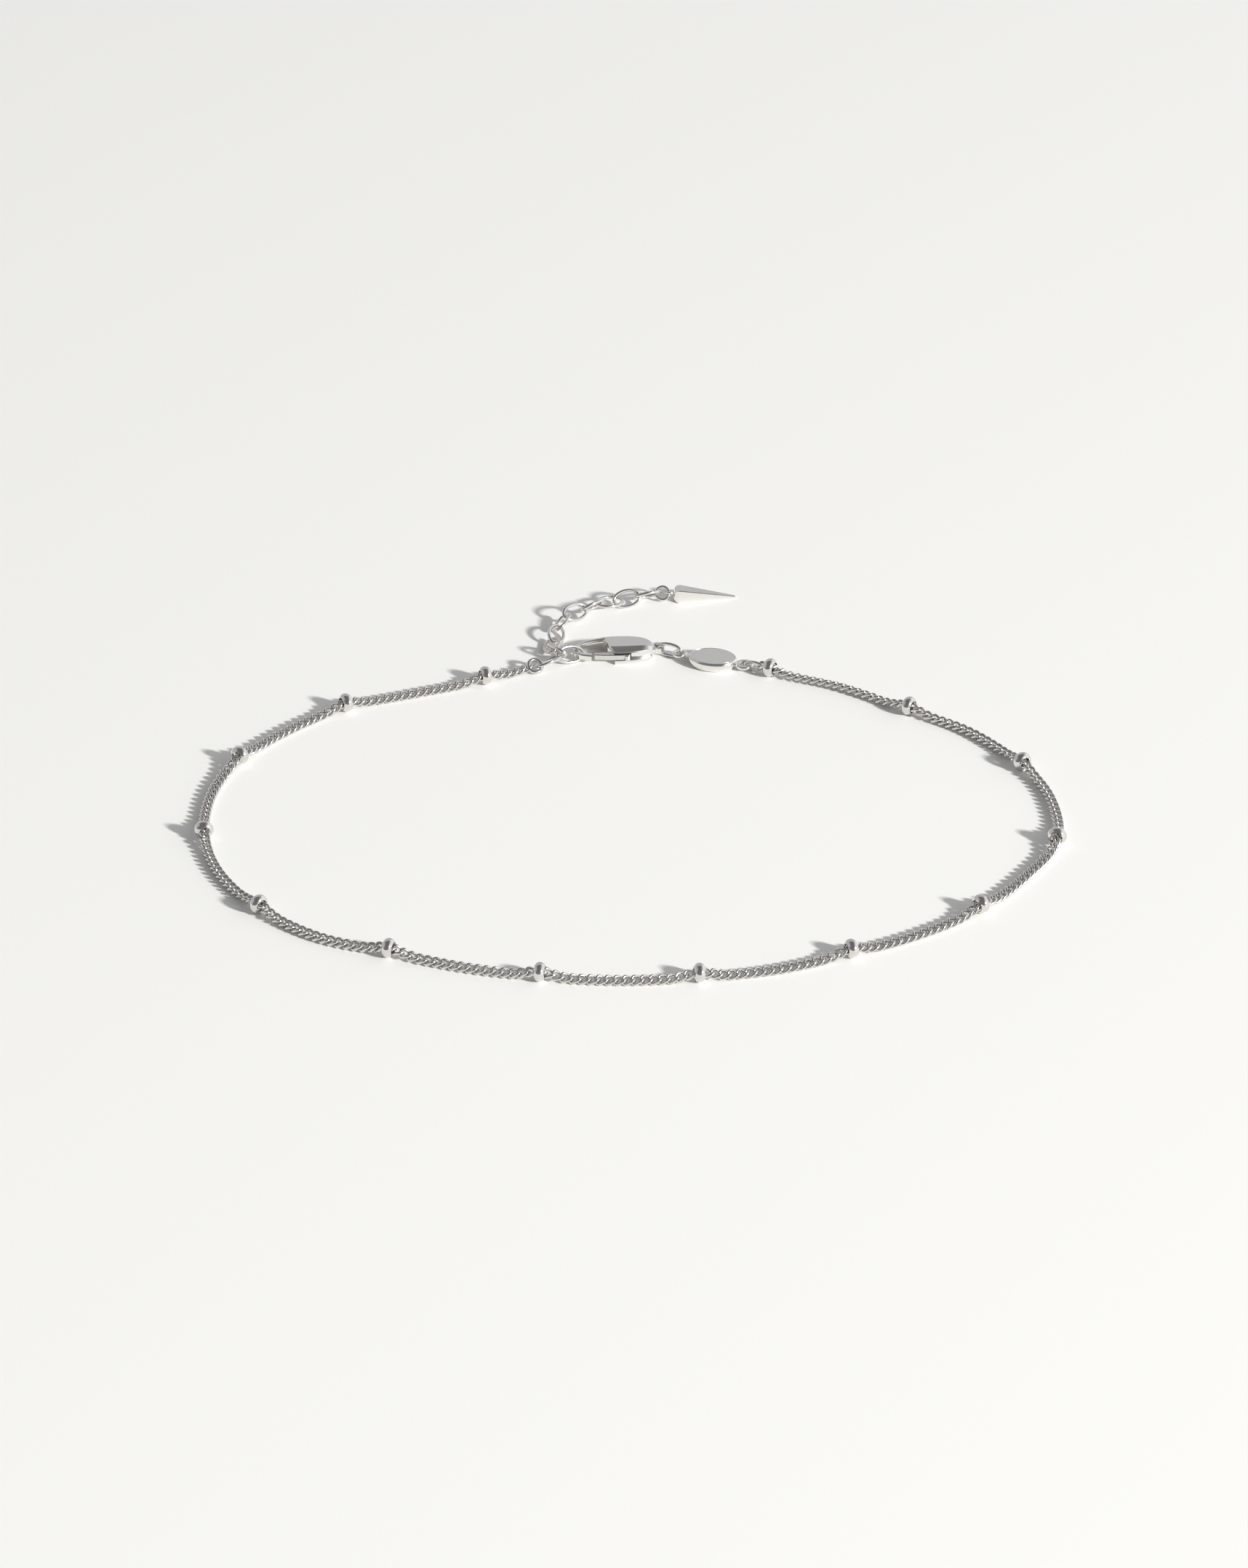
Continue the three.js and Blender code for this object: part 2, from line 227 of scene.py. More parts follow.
@dataclass(frozen=True)
class CardFinish:
    """Matt white card, which shows an even tone with a tooth too fine to see from here."""

    name: str = "matt_white_card"
    colour: str = "#f5f5f3"
    roughness: float = 0.85
    specular: float = 0.15
    tooth_mm: float = 0.6
    tooth_depth_mm: float = 0.004

    def material(self) -> bpy.types.Material:
        """Makes the procedural material.

        Returns:
            A matt white surface with a slight tooth.
        """
        material = bpy.data.materials.new(self.name)
        material.use_nodes = True
        tree = material.node_tree
        shader = tree.nodes["Principled BSDF"]
        place = add_node(tree, "ShaderNodeTexCoord").outputs["Object"]
        tooth = add_node(
            tree, "ShaderNodeTexNoise", {"Vector": place, "Scale": 1 / (self.tooth_mm * METRES_PER_MM)}
        )
        bump = add_node(
            tree,
            "ShaderNodeBump",
            {"Height": tooth.outputs["Fac"], "Distance": self.tooth_depth_mm * METRES_PER_MM},
        )
        shader.inputs["Base Color"].default_value = linear(self.colour)
        shader.inputs["Roughness"].default_value = self.roughness
        shader.inputs["Specular IOR Level"].default_value = self.specular
        tree.links.new(bump.outputs["Normal"], shader.inputs["Normal"])
        return material


# Curves and meshes


def through(points: Sequence[Sequence[float]], steps: int) -> np.ndarray:
    """Runs a centripetal Catmull-Rom curve through points of any number of coordinates.

    Args:
        points: the points, two or more.
        steps: how many pieces each span is cut into.

    Returns:
        One row for each point on the curve.
    """
    knots = np.asarray(points, float)
    first = 2 * knots[0] - knots[1]
    last = 2 * knots[-1] - knots[-2]
    padded = np.vstack([first, knots, last])
    times = np.concatenate([[0.0], np.cumsum(np.linalg.norm(np.diff(padded, axis=0), axis=1) ** 0.5)])
    curve = []
    for k in range(1, len(padded) - 2):
        t0, t1, t2, t3 = times[k - 1 : k + 3]
        p0, p1, p2, p3 = padded[k - 1 : k + 3]
        for t in np.linspace(t1, t2, steps, endpoint=False):
            a1 = (t1 - t) / (t1 - t0) * p0 + (t - t0) / (t1 - t0) * p1
            a2 = (t2 - t) / (t2 - t1) * p1 + (t - t1) / (t2 - t1) * p2
            a3 = (t3 - t) / (t3 - t2) * p2 + (t - t2) / (t3 - t2) * p3
            b1 = (t2 - t) / (t2 - t0) * a1 + (t - t0) / (t2 - t0) * a2
            b2 = (t3 - t) / (t3 - t1) * a2 + (t - t1) / (t3 - t1) * a3
            curve.append((t2 - t) / (t2 - t1) * b1 + (t - t1) / (t2 - t1) * b2)
    curve.append(knots[-1])
    return np.array(curve)


def ring_faces(rows: int, around: int, closed: bool) -> list[tuple[int, int, int, int]]:
    """Lists the four-sided faces between rows of points.

    Args:
        rows: how many rows there are.
        around: how many points each row has.
        closed: whether the last row joins the first.

    Returns:
        The corner numbers of each face, facing out where the points turn left about the way forward.
    """
    faces = []
    for row in range(rows if closed else rows - 1):
        here = row * around
        there = ((row + 1) % rows) * around
        for k in range(around):
            after = (k + 1) % around
            faces.append((here + k, here + after, there + after, there + k))
    return faces


def mesh_object(
    name: str, points: Iterable[Sequence[float]], faces: Iterable[Sequence[int]]
) -> bpy.types.Object:
    """Makes a mesh object from points on the sheet, in millimetres.

    Args:
        name: the object's name.
        points: the corner points.
        faces: the corner numbers of each face.

    Returns:
        The object, linked to the scene.
    """
    mesh = bpy.data.meshes.new(name)
    mesh.from_pydata([tuple(map(float, p)) for p in points], [], [tuple(map(int, f)) for f in faces])
    mesh.validate()
    piece = bpy.data.objects.new(name, mesh)
    bpy.context.scene.collection.objects.link(piece)
    return piece


def loft(name: str, outlines: Sequence[Sequence[Sequence[float]]]) -> bpy.types.Object:
    """Makes a closed solid through a row of outlines with the same number of points each.

    Args:
        name: the object's name.
        outlines: the rows of points.

    Returns:
        The solid, with a flat face at either end.
    """
    around = len(outlines[0])
    faces: list[tuple[int, ...]] = list(ring_faces(len(outlines), around, closed=False))
    last = (len(outlines) - 1) * around
    faces.append(tuple(reversed(range(around))))
    faces.append(tuple(range(last, last + around)))
    return mesh_object(name, [p for outline in outlines for p in outline], faces)


def prism(name: str, outline: Sequence[Sequence[float]], low: float, high: float) -> bpy.types.Object:
    """Draws an outline in the plan up from one height to another.

    Args:
        name: the object's name.
        outline: the plan's points, anticlockwise or clockwise.
        low: the lower height.
        high: the upper height.

    Returns:
        The solid.
    """
    area = sum(a[0] * b[1] - b[0] * a[1] for a, b in zip(outline, [*outline[1:], outline[0]]))
    plan = list(outline) if area > 0 else list(reversed(outline))
    return loft(name, [[(u, v, low) for u, v in plan], [(u, v, high) for u, v in plan]])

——

Task instructions> Reproduce only the lines from the top of the material through the one bearing "the procedural material.", each exactly as it stands.

Written response>
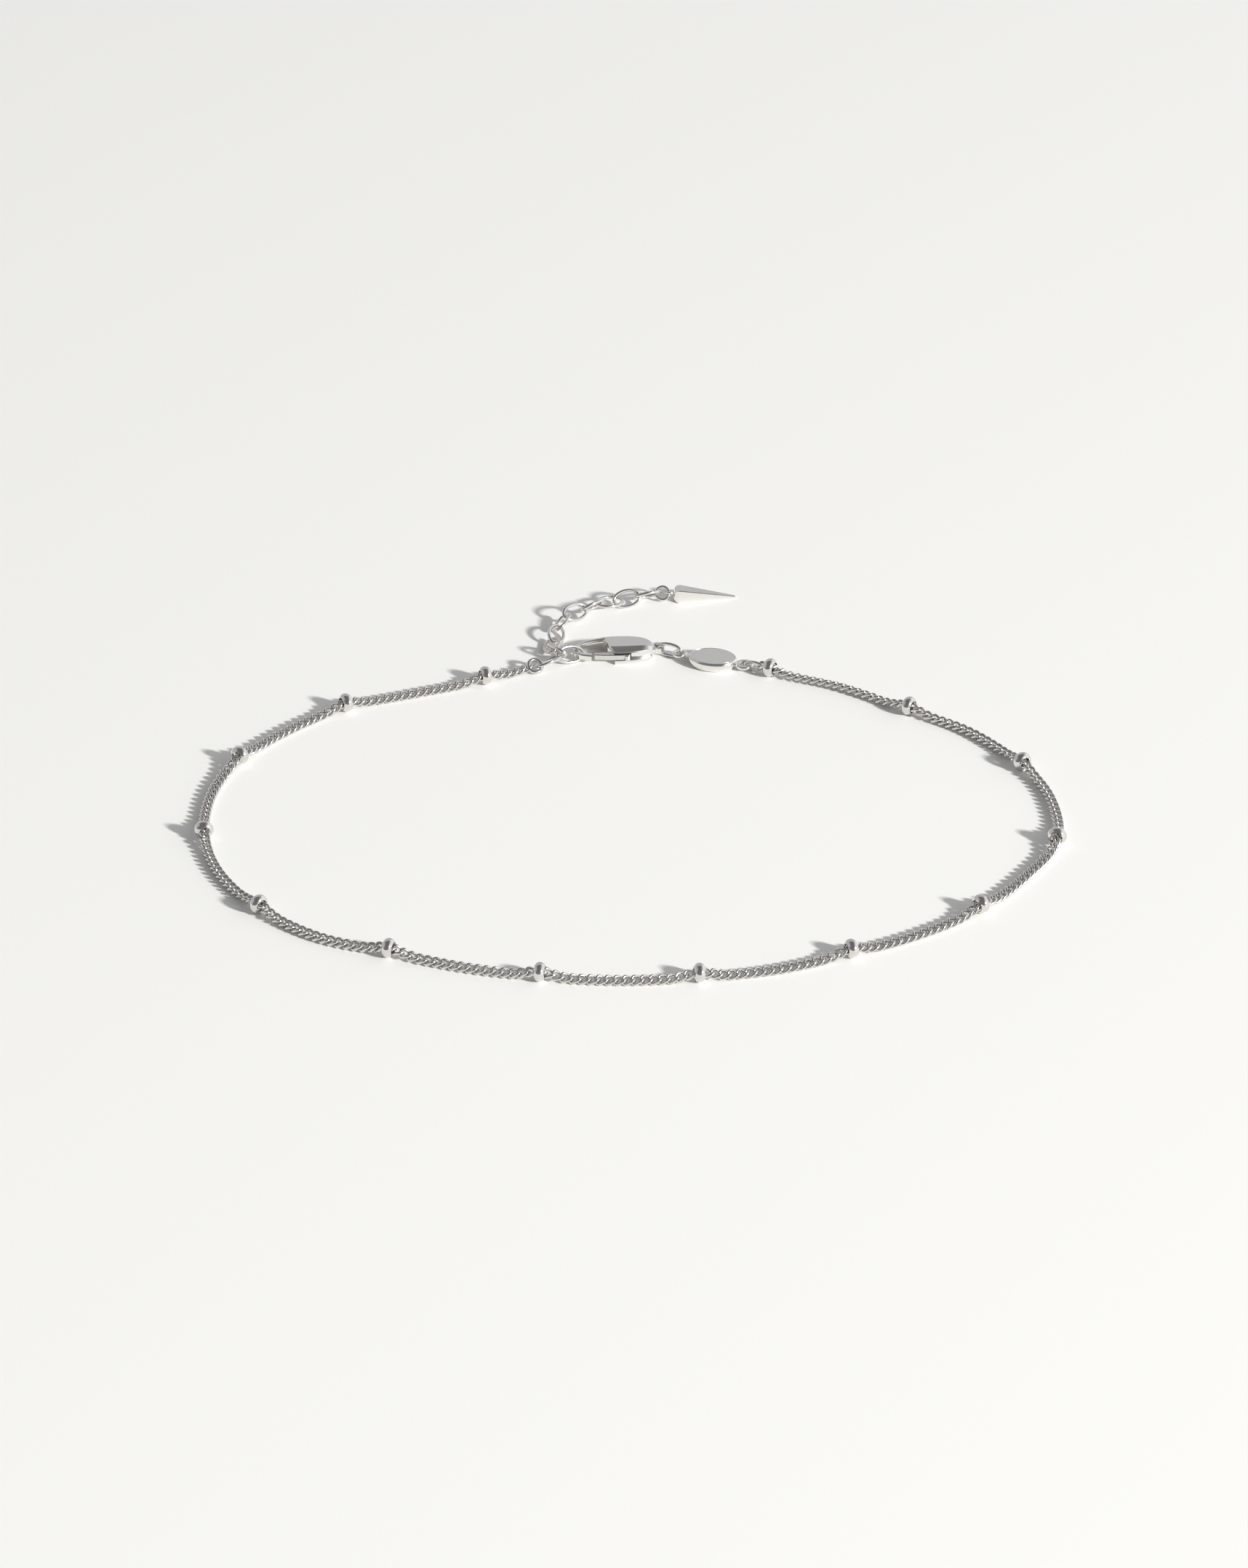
Continue the three.js and Blender code for this object: part 2, from line 227 of scene.py. More parts follow.
@dataclass(frozen=True)
class CardFinish:
    """Matt white card, which shows an even tone with a tooth too fine to see from here."""

    name: str = "matt_white_card"
    colour: str = "#f5f5f3"
    roughness: float = 0.85
    specular: float = 0.15
    tooth_mm: float = 0.6
    tooth_depth_mm: float = 0.004

    def material(self) -> bpy.types.Material:
        """Makes the procedural material.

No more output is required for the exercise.